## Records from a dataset
###
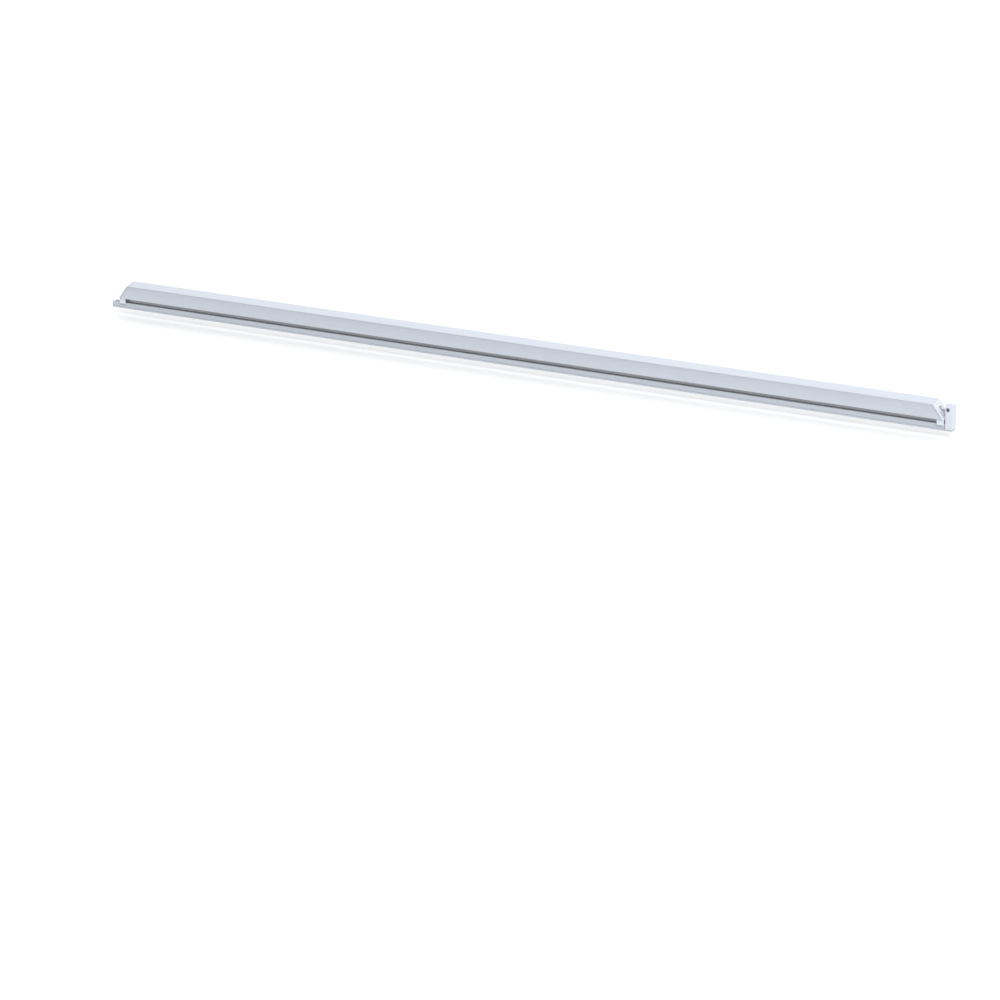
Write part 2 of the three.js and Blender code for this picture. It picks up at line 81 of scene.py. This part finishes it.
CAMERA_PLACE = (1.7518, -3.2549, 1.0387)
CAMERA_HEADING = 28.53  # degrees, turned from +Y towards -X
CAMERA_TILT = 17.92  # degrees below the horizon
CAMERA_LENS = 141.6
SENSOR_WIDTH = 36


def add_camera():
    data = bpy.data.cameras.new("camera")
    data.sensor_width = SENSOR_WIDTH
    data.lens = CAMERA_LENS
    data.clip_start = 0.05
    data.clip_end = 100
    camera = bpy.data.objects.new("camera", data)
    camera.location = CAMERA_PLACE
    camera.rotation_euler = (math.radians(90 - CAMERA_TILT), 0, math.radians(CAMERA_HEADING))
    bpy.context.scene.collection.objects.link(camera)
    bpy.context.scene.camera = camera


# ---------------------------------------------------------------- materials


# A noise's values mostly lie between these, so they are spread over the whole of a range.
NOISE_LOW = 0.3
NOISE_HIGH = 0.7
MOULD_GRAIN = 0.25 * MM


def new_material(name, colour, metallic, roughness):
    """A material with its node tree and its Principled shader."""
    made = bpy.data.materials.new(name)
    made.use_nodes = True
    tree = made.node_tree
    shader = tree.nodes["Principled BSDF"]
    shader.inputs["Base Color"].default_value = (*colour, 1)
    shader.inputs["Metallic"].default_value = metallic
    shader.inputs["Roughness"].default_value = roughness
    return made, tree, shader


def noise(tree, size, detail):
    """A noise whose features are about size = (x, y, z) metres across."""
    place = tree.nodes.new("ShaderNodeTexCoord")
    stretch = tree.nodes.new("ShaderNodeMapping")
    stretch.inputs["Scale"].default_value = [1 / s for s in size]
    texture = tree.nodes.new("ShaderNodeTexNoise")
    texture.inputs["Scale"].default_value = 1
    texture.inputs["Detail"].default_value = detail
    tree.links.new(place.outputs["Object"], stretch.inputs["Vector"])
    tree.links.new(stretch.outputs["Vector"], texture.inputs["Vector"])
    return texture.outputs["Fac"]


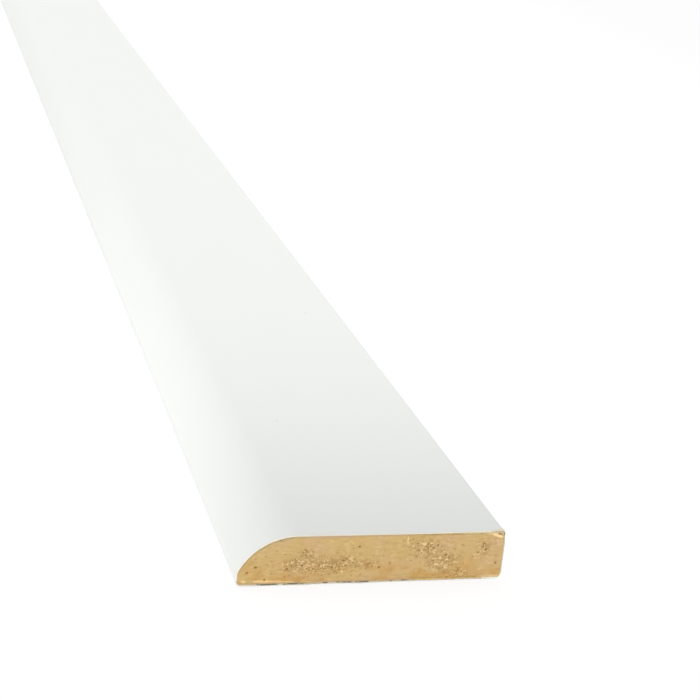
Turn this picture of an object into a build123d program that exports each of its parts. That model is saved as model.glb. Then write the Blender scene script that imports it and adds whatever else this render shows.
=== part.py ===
###
## The exercise
Find the line containing "Turn this picture" in the material above. Print it and every line after it through the end, exactly and only those.

## Task response
Turn this picture of an object into a build123d program that exports each of its parts. That model is saved as model.glb. Then write the Blender scene script that imports it and adds whatever else this render shows.
=== part.py ===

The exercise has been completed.